In the following the Plurality winner is determined. Plurality ballots only contain the single favorite:

| # of voters | Favorite |
|---|---|
| 1 | A |
| 1 | B |
| 2 | C |

Result: The candidates A and B receive 1 vote each, candidate C receives a plurality of 2 votes (50%). Thus, C is elected Plurality winner.

C is the Plurality winner using the normal ballots and also using the reversed ballot. Thus, Plurality fails the reversal symmetry criterion.

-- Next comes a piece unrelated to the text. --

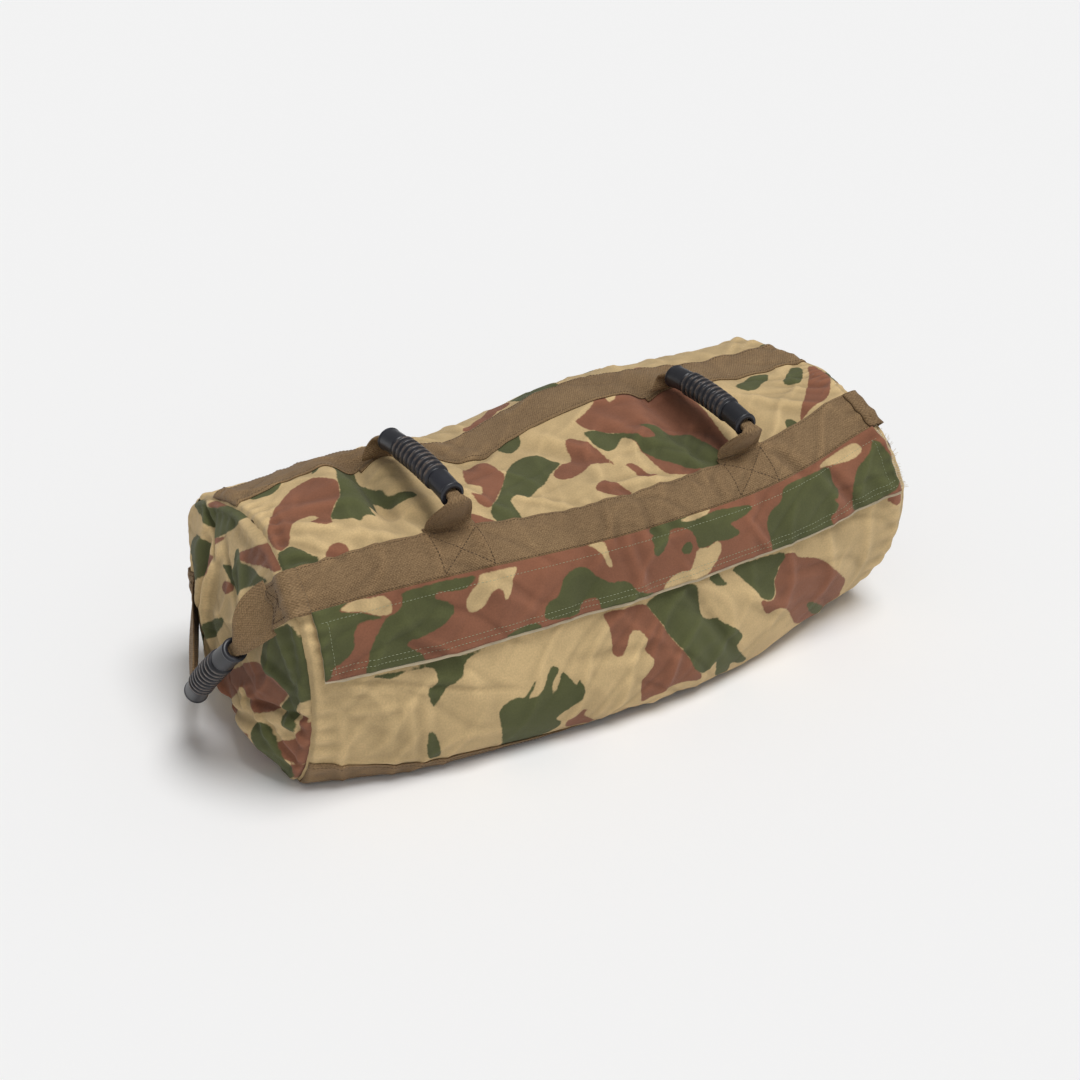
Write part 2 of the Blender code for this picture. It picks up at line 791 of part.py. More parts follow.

Note that every voting system that satisfies the reversal symmetry criterion would have to lead to a tie in this example (as in every example in which the set of reversed ballots is the same as the set of normal ballots).

=== STAR voting ===

This example shows STAR violates the reversal symmetry criterion. In a score ballot, reversed score is calculated as the maximum possible score minus the normal score.

==== Normal score ====
Given a 3-candidate election between candidates A, B, and C:

| Candidate | Ballots |  |  |  |  |
|---|---|---|---|---|---|
| A | 5 | 5 | 2 | 2 | 2 |
| B | 0 | 0 | 3 | 3 | 3 |
| C | 1 | 1 | 2 | 0 | 4 |

The results are tabulated below:

| Candidate | Total Score | Preferred vs |  |  |
| A | B | C |
| A | 16 | -- | 2 | 3 |
| B | 9 | 3 | -- | 2 |
| C | 8 | 1 | 3 | -- |

Result: In the election, candidates A and B have the highest scores, and advance to the runoff round. B wins being preferred over A 3 votes to 2.

==== Reversed score ====
Reversing the ballots by subtracting each score from 5 (the maximum score in STAR) gives the following:

| Candidate | Ballots |  |  |  |  |
|---|---|---|---|---|---|
| A | 0 | 0 | 3 | 3 | 3 |
| B | 5 | 5 | 2 | 2 | 2 |
| C | 4 | 4 | 3 | 5 | 1 |

The results are tabulated below:

| Candidate | Total Score | Preferred vs |  |  |
| A | B | C |
| A | 9 | -- | 3 | 1 |
| B | 16 | 2 | -- | 3 |
| C | 17 | 3 | 2 | -- |

Result: In the reversed ballots, B and C have the highest total score, and B wins being preferred to C 3 votes to 2.